What Are The Objects That Will Be Placed On Queen Elizabeth II's Coffin?

Jewelry and monarchs go together like peanut butter & jelly, and the British royal family is no exception. As Historic Royal Palaces explains, the Crown Jewels are some of the most illustrious and famous jewels in the world. It is Britain's most valuable jewel collection and contains over 23,000 gemstones and 100 different objects. All of these treasures are bestowed to the Royal family itself and are seen as the pride of British legacy. Some of these treasures include the coronation spoon, which is important for coronation ceremonies, and the Koh-i-Nûr diamond, one of the most valuable in the world. 

As one might guess, these jewels are locked up pretty tight in the Tower of London's Jewel House, which is under constant armed surveillance. Many treasures in this collection come from Charles II's reign, as he had an entirely new set of them made after prior crown jewels were dismantled. As stated by Time, a few Crown Jewels will be placed on Queen Elizabeth II's coffin, as is custom for tradition. The three Crown Jewels to be laid are as follows: The Sovereign's Orb, Sceptre, and imperial state crown.

What is the Sovereign's Orb

The first stop on the Crown Jewel explanation tour is the Sovereign's Orb. As the Royal Collection Trust reports, the orb was first created in 1661 for King Charles II and was a commission that goldsmith Robert Viner fulfilled. According to London's National Portrait Gallery, Viner initially lived a wealthy and influential life but ran into major financial troubles down the line. The government borrowed an exorbitant amount of money from Viner but never repaid it. His most well-known contribution was being the official royal goldsmith, having made Charles II's regalia. 

As Historical Royal Palaces explains, the orb is rather symbolic, representing the divinely bestowed power from God that royal monarchs possess. This is apparent in its orb's design as well, as there is a bejeweled cross on top, symbolizing this religious meaning. In addition, the orb was often used for coronation ceremonies and will be one of three Crown Jewels laid atop Queen Elizabeth's coffin

What is the imperial state crown?

The Imperial State Crown is perhaps the most recognizable adornment of royalty, given its iconography. As Vogue explains, St. Edward's Crown is the center jewel piece of the British monarchy. The crown as people know it today was originally created in 1937 for Queen Elizabeth II's father, King George VI. His coronation was announced, the occasion required a set of regalia to be made in his honor. The crown itself boasts an incredible 2,868 diamonds, 11 emeralds, 269 pearls, four rubies, and 17 sapphires. 

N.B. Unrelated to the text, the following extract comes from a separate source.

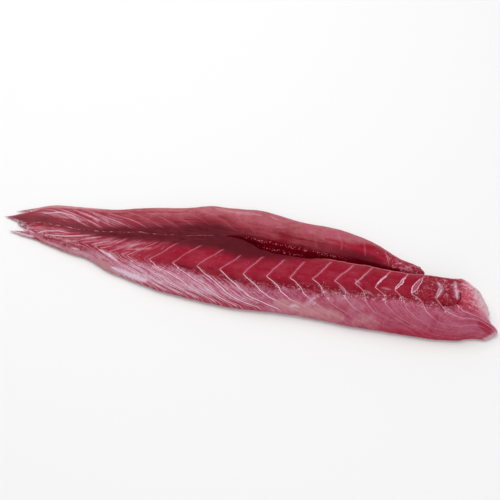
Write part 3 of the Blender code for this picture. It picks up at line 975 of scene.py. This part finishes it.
# Tanned patches, whitened ones that fine streaks and specks break up, brown stippling between the tail's
# rim and the middle of the loin, and painted shade: the gashes darkened near-black.
def patches(f):
    f.lay(f.ease(0.15, 0.95, f.tan + f.sway(small=0.5, middle=0.6)) * 0.85, "tan")
    f.lay(f.white * (f.small * 0.65 + f.streakFine * 0.2), "paleStreak")
    breakUp = f.streakFine * 0.7 + f.fine * 0.5 + f.small * 0.3 - f.along(85, 115) * (1 - f.fibres) * 0.14
    whitened = f.ease(0.45, 0.8, f.white * breakUp)
    f.lay(whitened * 0.85, "white")
    stipple = f.ease(0.45, 0.55, f.small * 0.5 + f.fine * 0.5) * f.ease(0.5, 2, f.rim) * f.loin
    stipple *= f.ease(0.4, 0.52, f.middle * 0.6 + f.broad * 0.4) * f.ease(0.62, 0.42, f.across)
    stipple *= f.along(-98, -112) * f.along(-150, -138)
    f.lay(stipple * 0.7 * (1 - whitened * 0.7), "tailBrown")
    # Painted shade: the gashes are darkened near-black, as if in their own shadow.
    f.lay(f.ease(0.35, 0.85, f.gash * (0.4 + f.small * 1.3)) * 0.8, "gash")


# Dashes of the seam's own membrane.
def membrane(f):
    dashes = f.ease(0.44, 0.58, f.dash * 0.75 + f.small * 0.25)
    dashes *= f.ease(0.5, 0.05, abs(f.seam + f.sway(small=1.2, broad=3)))
    f.lay(dashes * f.along(-14, -22) * (f.along(-50, -70) * 0.5 + 0.25), "septum")


# Torn whitish fibres near both head ends and at the border of the crimson.
def tornFibres(f):
    torn = f.ease(114, 124, f.x + f.sway(middle=14)) * f.ease(4, -4, f.pale) * f.loin
    torn *= f.ease(0.35, 0.5, f.across)
    f.lay(torn * f.broad * 0.5, "crimsonBrown")
    tufts = f.ease(0.4, 0.62, f.middle * 0.6 + f.small * 0.2 + f.broad * 0.2)
    f.lay(f.fibres * torn * (0.08 + tufts * 0.55), "septumPale")
    border = f.ease(-6, -2, f.border) * f.ease(4, 0.5, f.border) * f.loin
    besideArm = f.ease(2.2, 0.4, f.away) * (1 - f.arm) * f.along(-90, -60)
    border *= (besideArm + f.along(0, 50) * 0.6) * f.ease(0.4, 0.55, f.middle * 0.5 + f.small * 0.5)
    f.lay(f.fibres * border * 0.75, "septumPale")
    belly = f.ease(88, 106, f.x + f.sway(middle=16)) * f.lobe
    f.lay(f.fibres * belly * (0.15 + tufts * 0.5), "septumPale")


# The loin's head end: pink beyond the crack, then whitish and ragged to the edge.
def headEnd(f):
    pink = f.ease(143, 151, f.x + f.sway(middle=8)) * (0.55 + f.small * 0.6) * (1 - f.red * 0.8)
    pink *= f.ease(0.26, 0.36, f.across + f.sway(middle=0.12))
    inwards = f.fromHead + f.sway(middle=8, small=5, lengthwise=22)
    zone = f.along(118, 140) * f.ease(0.2, 0.34, f.across) * (1 - f.red * 0.7)
    f.lay(pink, "headPink")
    f.lay(f.ease(18, 5, inwards) * zone * 0.5, "headPink")
    f.lay(f.ease(16, 2, inwards) * zone * (f.ease(0.34, 0.54, f.across) * 0.7 + 0.3), "head")
    f.lay(f.fibres * pink * 0.5, "head")
    f.lay(f.ease(2.6, 0.2, f.fromHead + f.sway(small=3)) * f.along(118, 140) * 0.6, "head")


# Whitish tips of the tail's strands, and a painted sheen: a pale band along the loin's rounded lip of the
# cut.
def tipsAndLip(f):
    tip = f.ease(7, 0, f.fromTail + f.sway(middle=8))
    f.lay(tip * (0.3 + f.ease(0.45, 0.6, f.fine * 0.5 + f.small * 0.5) * 0.7) * 0.8, "white")
    # Painted highlight: a pale sheen along the rounded lip.
    lipSheen = f.ease(2.4, 1, abs(f.seam) + f.sway(small=1.5)) * f.loin
    f.lay(lipSheen * f.along(45, 65) * f.along(150, 115) * 0.7, "lipSheen")


# The cracks as painted shade: dark lines drawn from the same points as their relief and broken where they
# meet.
def crackLines(f):
    u = f.x + f.sway(small=1.2)
    v = f.across * form["loinWidth"] + f.sway(middle=1.6)
    main = f.ease(0.5, 0.2, f.distance(cracks["main"], u, v)) * f.along(143.6, 144.6)
    side = f.ease(0.4, 0.1, f.distance(cracks["side"], u, v)) * f.ease(0.36, 0.5, f.fine)
    side *= f.along(142.4, 141.4)
    long = f.ease(0.4, 0.1, f.distance(cracks["long"], u, v)) * f.ease(0.45, 0.6, f.fine) * 0.7
    crack = main.math("MAXIMUM", main, side.math("MAXIMUM", side, long))
    # Painted shade: the cracks are laid near-black.
    f.lay(crack * f.loin * 0.9, "gash")


# Faces of the cut, with two rows of painted highlights as glistening specks, and the underside.
def cutAndUnder(f):
    rows = f.ease(0.13, 0.07, abs(f.wall - 0.07 - f.sway(broad=0.12))) * f.along(78, 50)
    lower = f.ease(0.11, 0.06, abs(f.wall - 0.5 - f.sway(broad=0.2)))
    rows = (rows + lower * f.along(40, 34) * f.along(4, 10)) * f.along(-10, -4)
    wall = f.mix(f.ease(0.3, 0.7, f.lengthwise * 0.6 + f.small * 0.4), "wallDeep", "wall")
    # Painted highlight: bright glints laid in two rows on the cut's faces.
    f.lay(f.ease(0, 0.06, f.wall), f.mix(f.ease(0.6, 0.66, f.speck) * rows * 0.9, wall, "speck"))
    f.lay(f.under, f.mix(f.ease(0.35, 0.7, f.streak), "under", "tan"))


# Grain, and the odd glistening fleck, a painted highlight.
def grainAndGlints(f):
    f.lay(f.ease(0.35, 0.75, f.grain) * 0.16, "crimsonBrown")
    fleshGlints = f.ease(0.76, 0.82, f.fleck) * f.ease(0.48, 0.62, f.middle)
    # Painted highlight: small glints laid in the septum's pale pink.
    f.lay(fleshGlints * 0.5 * (1 - f.under) * (1 - f.bloodMask), "septum")


fleshLayers = (
    innerFlesh, outerFlesh, redFlesh, bloodLine, septumLines, looseFlaps, patches, membrane, tornFibres,
    headEnd, tipsAndLip, crackLines, cutAndUnder, grainAndGlints,
)


def fleshFinish(mesh):
    f = Finish("raw_flesh")
    fleshValues(f, mesh)
    for layer in fleshLayers:
        layer(f)
    f.connect("Base Color", f.colour)
    f.connect("Roughness", 0.38 + f.fine * 0.18 + f.paleMask * 0.06)
    for name, value in shine.items():
        f.shader.inputs[name].default_value = value
    height = f.streak * f.paleMask * 0.6 + f.fine * 0.4 + f.lengthwise * (1 - f.paleMask) * 0.4
    f.connect("Normal", f.add("Bump", {}, bump | {"Height": height}))
    return f.material


def addPiece(name, mesh, material):
    piece = bpy.data.objects.new(name, mesh)
    bpy.context.scene.collection.objects.link(piece)
    mesh.materials.append(material)
    return piece


filletMesh = buildFillet()
fillet = addPiece("raw_fillet", filletMesh, fleshFinish(filletMesh))
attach(fillet, "root")
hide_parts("fillet")
print("fillet built:", len(fillet.data.vertices), "points")


studio = {
    "azimuth": 13.0,
    "elevation": 48.0,
    "distance": 1.0,
    "target": (0.0, 0.010, 0.0),
    "lens": 105.0,
    "sensor": 36.0,
    "floorHalf": 3.0,
    "floorColour": (0.92, 0.92, 0.92, 1.0),
    "floorRoughness": 0.9,
    "worldColour": (1.0, 1.0, 1.0, 1.0),
    "worldStrength": 0.6,
    "keyPlace": (-0.25, 0.35, 0.9),
    "keySize": 0.9,
    "keyPower": 5.1,
    "fillPlace": (0.5, -0.7, 0.6),
    "fillSize": 0.8,
    "fillPower": 1.7,
}


def aim(thing, target):
    direction = np.array(target) - np.array(thing.location)
    flat = math.hypot(direction[0], direction[1])
    thing.rotation_euler = (math.atan2(flat, -direction[2]), 0, math.atan2(-direction[0], direction[1]))


def addLight(name, place, size, power):
    light = bpy.data.lights.new(name, "AREA")
    light.size, light.energy = size, power
    lamp = bpy.data.objects.new(name, light)
    lamp.location = place
    aim(lamp, studio["target"])
    bpy.context.scene.collection.objects.link(lamp)


def addFloor():
    half = studio["floorHalf"]
    mesh = bpy.data.meshes.new("floor")
    corners = [(-half, -half, 0), (half, -half, 0), (half, half, 0), (-half, half, 0)]
    mesh.from_pydata(corners, [], [(0, 1, 2, 3)])
    f = Finish("floor_paper")
    f.shader.inputs["Base Color"].default_value = studio["floorColour"]
    f.shader.inputs["Roughness"].default_value = studio["floorRoughness"]
    floor = addPiece("floor", mesh, f.material)


def addCamera():
    data = bpy.data.cameras.new("camera")
    data.lens, data.sensor_width = studio["lens"], studio["sensor"]
    camera = bpy.data.objects.new("camera", data)
    turn, rise = math.radians(studio["azimuth"]), math.radians(studio["elevation"])
    back = (math.sin(turn) * math.cos(rise), -math.cos(turn) * math.cos(rise), math.sin(rise))
    camera.location = [t + b * studio["distance"] for t, b in zip(studio["target"], back)]
    aim(camera, studio["target"])
    bpy.context.scene.collection.objects.link(camera)
    bpy.context.scene.camera = camera


addFloor()
addLight("key", studio["keyPlace"], studio["keySize"], studio["keyPower"])
addLight("fill", studio["fillPlace"], studio["fillSize"], studio["fillPower"])
addCamera()
world = bpy.data.worlds.new("studio")
world.use_nodes = True
background = world.node_tree.nodes["Background"].inputs
background["Color"].default_value = studio["worldColour"]
background["Strength"].default_value = studio["worldStrength"]
bpy.context.scene.world = world
bpy.context.scene.view_settings.view_transform = "Standard"
print("studio built")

As Historic Royal Palaces states, the crown's gems are historically significant. St Edward's Sapphire, for example, is important for its relation to St. Edward the Confessor, as he allegedly had it during his life. Along with the sapphire, there are the Cullinan II diamond, Black Prince's Ruby, the Stuart Sapphire, and many more iconic jewels. The crown will join the Sovereign's Orb on top of Queen Elizabeth's coffin. 

What is the Sovereign's Sceptre

Last but certainly not least is the great Sovereign's Sceptre. The sceptre was first used in 1661 when Charles II got coronated and has been a major addition in every single royal coronation in history. Historical Royal Palaces explains that the sceptre is an object of immense importance and opulence in the royal collection. For starters, it's one of the most lavishly bejeweled pieces in the whole of Britain. The diamond in the center was cut from the Cullinan Diamond, the single largest uncut diamond found. It rests regally on the sceptre, beaming with its staggering 3,106 carats. The beautiful gem was added to the sceptre by King George V in 1910.

As The Diamond Reserve states, the sceptre comes complete with the following jewels: 333 diamonds, 31 rubies, seven sapphires, one amethyst, six spinels, and 15 emeralds. On top of that, the rod itself is beset with gold, creating a magnificently beautiful frame, and an overall treasure worthy of a monarch. The Sovereign's Sceptre is among the three Royal Jewels that will rest atop the queen's coffin, marking the end of Queen Elizabeth II's royal era.